President John Quincy Adams declared, "There is nothing more pathetic in life than a former president." But what happens to ex-presidents once they leave office? Some of the post-presidential benefits sound pretty good, such as the opportunity to rake in millions of dollars writing books and giving speeches. Plus, all former presidents get office space, staff, and supplies paid for by taxpayers.
With all the rules that first families have to follow in office, you'd expect things to get easier once presidents move out of the White House. But a lot of the things presidents can't do in office remain off-limits after they leave. The lifetime pension and the promise of a state funeral probably don't make up for some of the burdens ex-presidents face in their daily lives. For example, former presidents never get to be alone again - they get a Secret Service detail for life. And they're not allowed to drive on public roads. Are the perks of being an ex-president worth the hassle?
Once they leave office, former presidents get a lifelong pension. In 1958, when Congress first passed the Former Presidents Act, the pension's value stood at $25,000 a year. Today, the pension amount equals the salary of a Cabinet member, currently $210,700 a year. Surviving spouses of deceased former presidents also qualify for an annual pension of $20,000.
But what about presidents who resign, like Richard Nixon? In 1974, the Justice Department decided Nixon (and any future presidents who resign) would still get a lifetime pension. But presidents removed from office by impeachment lose the right to a pension.
As of 2013, former presidents get Secret Service protection for life. The Former Presidents Protection Act of 2012 reversed a 1994 law that ended Secret Service protection 10 years after a president leaves office.
The same provision doesn't apply to the president's children and ex-spouses, though. Children get Secret Service protection until they turn 16, while spouses lose the protection if the couple divorces and they remarry.
Modern ex-presidents spend a lot of time on their presidential libraries. It wasn't always that way. In fact, the tradition started with Franklin D. Roosevelt, who envisioned the Franklin D. Roosevelt Presidential Library and Museum as a place to preserve his personal and presidential records.
Before that, presidents simply packed up their records, and many were lost in the process. George Washington's nephew admitted the first president's documents had been "very extensively mutilated by rats and otherwise injured by damp."
Planning, fundraising, and running the library can take up a lot of time. Some presidents, like Harry S. Truman, even worked at their presidential library after leaving office.
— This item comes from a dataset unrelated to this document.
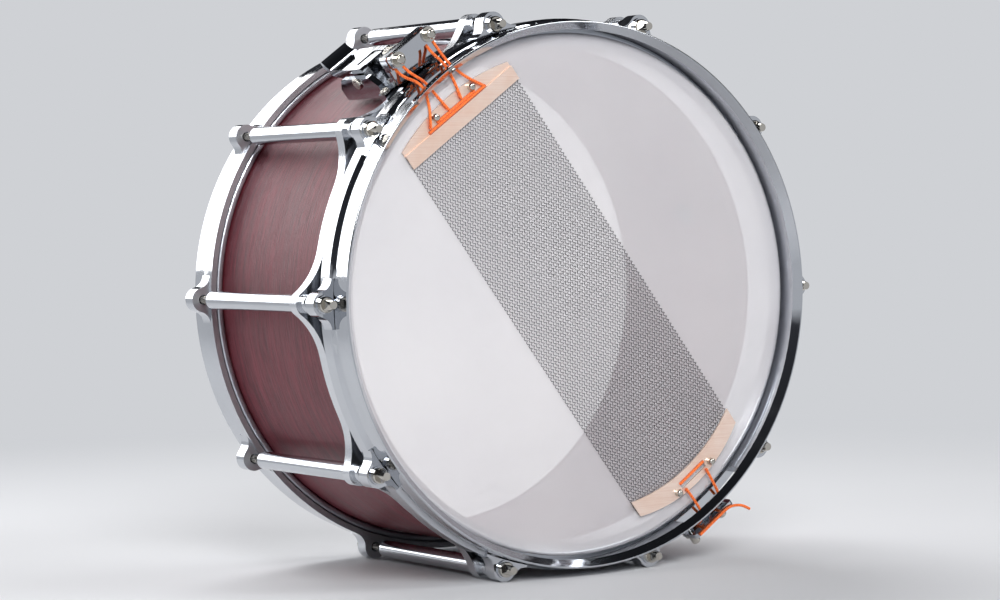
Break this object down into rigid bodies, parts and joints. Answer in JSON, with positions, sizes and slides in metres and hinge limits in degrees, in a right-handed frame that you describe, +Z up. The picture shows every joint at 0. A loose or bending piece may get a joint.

Former presidents can earn millions by writing books. When Bill Clinton signed a deal to write My Life, he negotiated a $15 million advance. George W. Bush took home $7 million when he sold 1.5 million copies of Decision Points.
Jimmy Carter was one of the first ex-presidents to transform himself into a major author, writing 14 books. Presidential historian James Thurber said of Carter, "He was broke when he came out of the White House." But the ex-president got creative and found a new source of revenue: "If you can write or you can write with someone else, you can write a book and make a great deal of money. Jimmy Carter did that."